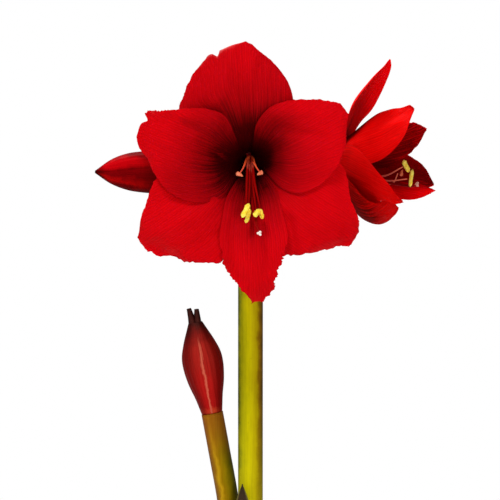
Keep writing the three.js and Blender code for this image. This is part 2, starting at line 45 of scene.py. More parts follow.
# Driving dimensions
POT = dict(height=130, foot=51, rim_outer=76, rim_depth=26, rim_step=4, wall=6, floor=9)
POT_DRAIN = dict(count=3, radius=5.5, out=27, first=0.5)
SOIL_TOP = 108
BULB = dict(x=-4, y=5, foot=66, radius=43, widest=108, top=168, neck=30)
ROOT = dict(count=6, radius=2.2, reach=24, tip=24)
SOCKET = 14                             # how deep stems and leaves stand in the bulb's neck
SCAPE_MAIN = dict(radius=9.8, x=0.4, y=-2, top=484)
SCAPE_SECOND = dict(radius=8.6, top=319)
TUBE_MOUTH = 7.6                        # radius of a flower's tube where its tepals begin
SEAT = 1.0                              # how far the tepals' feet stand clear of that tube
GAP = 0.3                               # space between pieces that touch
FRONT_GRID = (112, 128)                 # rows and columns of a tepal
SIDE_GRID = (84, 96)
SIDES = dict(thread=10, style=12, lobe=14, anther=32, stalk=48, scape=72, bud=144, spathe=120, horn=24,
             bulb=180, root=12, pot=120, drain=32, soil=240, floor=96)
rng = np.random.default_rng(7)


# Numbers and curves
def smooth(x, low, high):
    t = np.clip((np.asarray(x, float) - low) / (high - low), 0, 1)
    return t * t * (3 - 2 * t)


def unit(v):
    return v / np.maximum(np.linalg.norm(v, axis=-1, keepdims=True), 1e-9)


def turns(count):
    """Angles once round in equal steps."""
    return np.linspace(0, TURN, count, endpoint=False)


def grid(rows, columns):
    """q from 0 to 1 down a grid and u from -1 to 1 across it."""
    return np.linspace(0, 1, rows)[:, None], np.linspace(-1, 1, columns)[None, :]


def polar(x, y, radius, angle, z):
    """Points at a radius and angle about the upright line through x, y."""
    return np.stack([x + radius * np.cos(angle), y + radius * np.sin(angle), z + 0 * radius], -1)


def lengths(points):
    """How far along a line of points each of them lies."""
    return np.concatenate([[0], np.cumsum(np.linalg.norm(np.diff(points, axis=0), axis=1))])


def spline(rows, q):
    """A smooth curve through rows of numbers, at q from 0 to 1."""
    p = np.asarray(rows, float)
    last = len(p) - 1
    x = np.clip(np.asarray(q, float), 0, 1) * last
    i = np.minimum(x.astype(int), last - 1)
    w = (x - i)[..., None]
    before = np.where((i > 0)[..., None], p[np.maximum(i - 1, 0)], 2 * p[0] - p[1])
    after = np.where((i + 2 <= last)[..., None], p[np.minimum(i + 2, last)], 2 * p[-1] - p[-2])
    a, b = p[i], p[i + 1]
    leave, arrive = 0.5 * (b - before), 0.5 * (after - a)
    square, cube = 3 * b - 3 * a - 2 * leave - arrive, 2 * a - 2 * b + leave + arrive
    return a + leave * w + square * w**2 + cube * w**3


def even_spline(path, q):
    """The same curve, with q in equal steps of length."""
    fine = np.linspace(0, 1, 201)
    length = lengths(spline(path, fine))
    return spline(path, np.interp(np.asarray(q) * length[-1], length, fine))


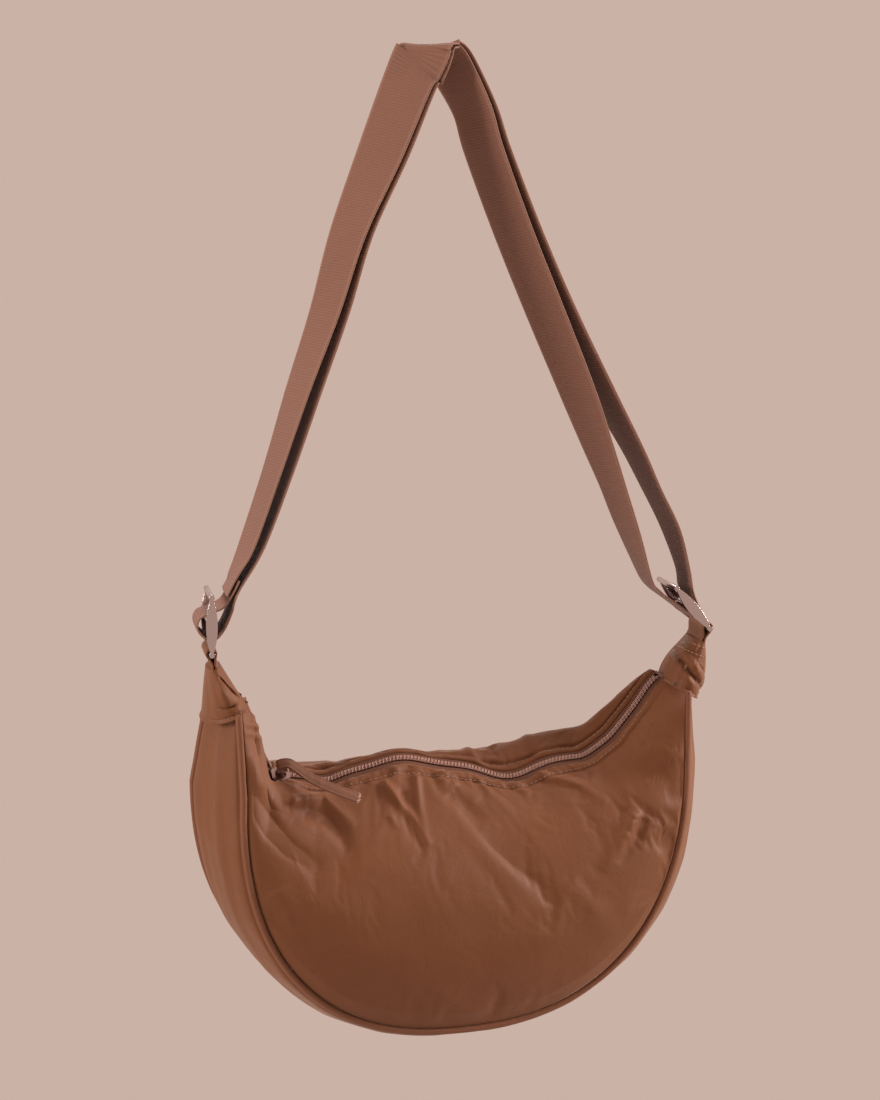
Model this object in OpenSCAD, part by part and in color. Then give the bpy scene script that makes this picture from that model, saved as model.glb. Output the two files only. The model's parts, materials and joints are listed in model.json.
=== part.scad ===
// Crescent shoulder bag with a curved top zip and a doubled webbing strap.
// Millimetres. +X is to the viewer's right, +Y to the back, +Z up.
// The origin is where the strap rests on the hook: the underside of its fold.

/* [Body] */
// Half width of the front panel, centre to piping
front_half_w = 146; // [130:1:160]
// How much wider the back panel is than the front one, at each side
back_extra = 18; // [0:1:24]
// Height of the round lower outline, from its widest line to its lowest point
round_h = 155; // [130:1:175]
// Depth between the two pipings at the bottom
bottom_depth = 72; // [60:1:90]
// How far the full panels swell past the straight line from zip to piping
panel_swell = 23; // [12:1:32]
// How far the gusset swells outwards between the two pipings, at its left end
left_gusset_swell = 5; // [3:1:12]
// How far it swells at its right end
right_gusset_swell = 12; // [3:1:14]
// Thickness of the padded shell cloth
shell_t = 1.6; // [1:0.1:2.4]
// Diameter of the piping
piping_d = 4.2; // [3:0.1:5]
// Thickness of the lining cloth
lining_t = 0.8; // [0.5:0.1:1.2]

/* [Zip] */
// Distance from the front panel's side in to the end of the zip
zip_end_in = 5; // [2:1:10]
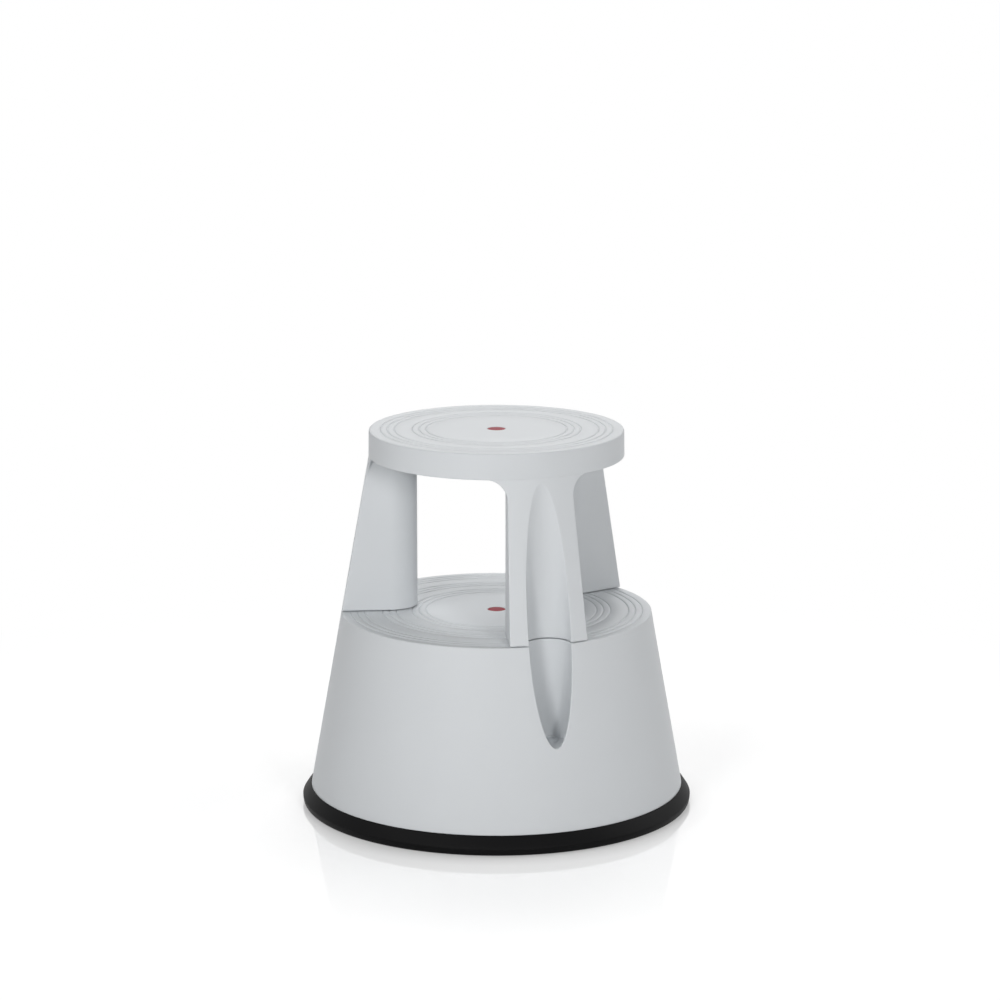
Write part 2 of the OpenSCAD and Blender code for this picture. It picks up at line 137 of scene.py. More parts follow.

**Short exercise**
Select every line above that contains the word "code", and copy it.

**Answer below**
Keep writing the three.js and Blender code for this image. This is part 2, starting at line 45 of scene.py. More parts follow.
Write part 2 of the OpenSCAD and Blender code for this picture. It picks up at line 137 of scene.py. More parts follow.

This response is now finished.